Joint release with Tim McCurdy, Member for Murray Valley
The Age reports house prices in communities throughout the Murray Darling Basin have fallen by over four per cent – and substantially more in some Northern Victorian towns – since the release of the Federal Government’s Guide to the Draft Murray Darling Basin Plan in October 2010.
Publication of RP Data’s research into Murray Darling Basin house prices has revealed some dramatic local impacts that will be felt not only by farmers, but also the towns and industries that support them, Nationals Senator for Victoria Senator Bridget McKenzie said today.
“One of the towns listed in the study, Strathmerton, near Cobram, has seen prices fall by an astonishing 43 per cent,” Senator McKenzie said.
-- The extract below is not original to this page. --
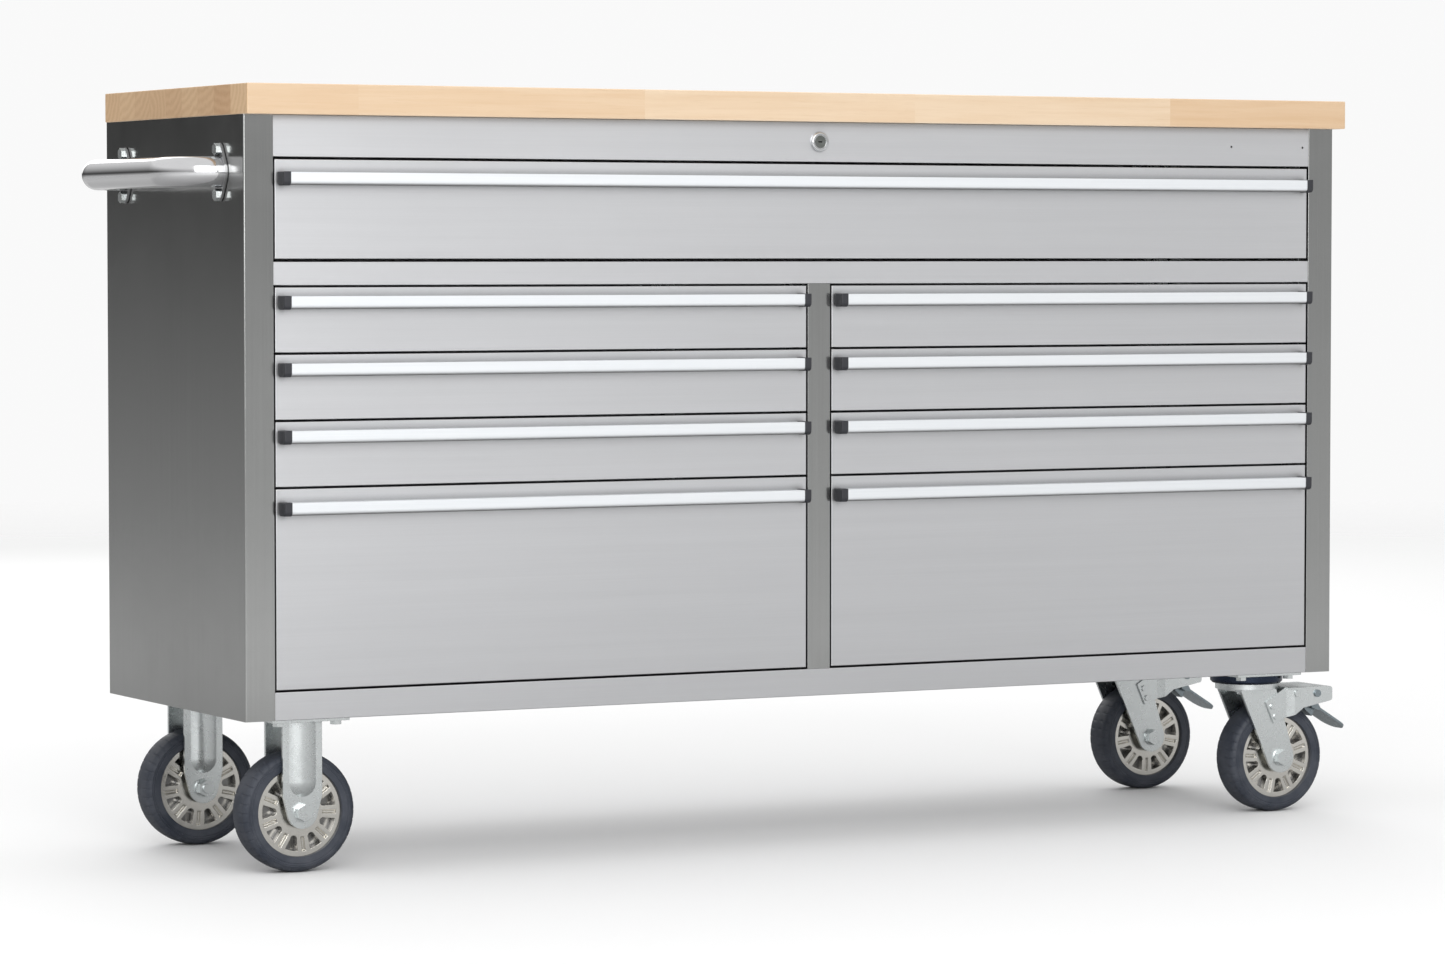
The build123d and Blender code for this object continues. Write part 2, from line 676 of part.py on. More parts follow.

“I have visited Strathmerton, one of our iconic food producing areas built on the back of irrigated agriculture, where water is wealth, with The Nationals Member for Murray Valley, Tim McCurdy. Now it is listed among the vulnerable communities facing an uncertain future,” she said.
Mr McCurdy said Strathmerton is a progressive town with one of the largest processed cheese factories in the southern hemisphere, supplying national and international customers.
It is certainly not a dying town, it has industry, small businesses and great sporting and recreational facilities, he said.
“If this is the effect the Murray Darling Basin Plan will have on a progressive town such as Strathmerton, what hope do we have in towns which are already doing it tough?” Mr McCurdy asked.
“Dropping house prices have a flow on effect and impact everyone in these towns, with and without a mortgage – from the teenager working part-time at the takeaway shop, to the hairdressing apprentice and the local school teachers,” Senator McKenzie said.
The draft Basin Plan, together with the Federal Government’s botched water buyback program, represents a further blow to the long term viability of these communities.
“These towns need certainty in order to grow and prosper into the future – a certainty not provided by the draft Basin Plan, which fails to clearly explain how economic and social factors have been incorporated into its targets.
“Last year the government promised that it would scrap the Guide and deliver a triple bottom line but it has failed to demonstrate how it has achieved this.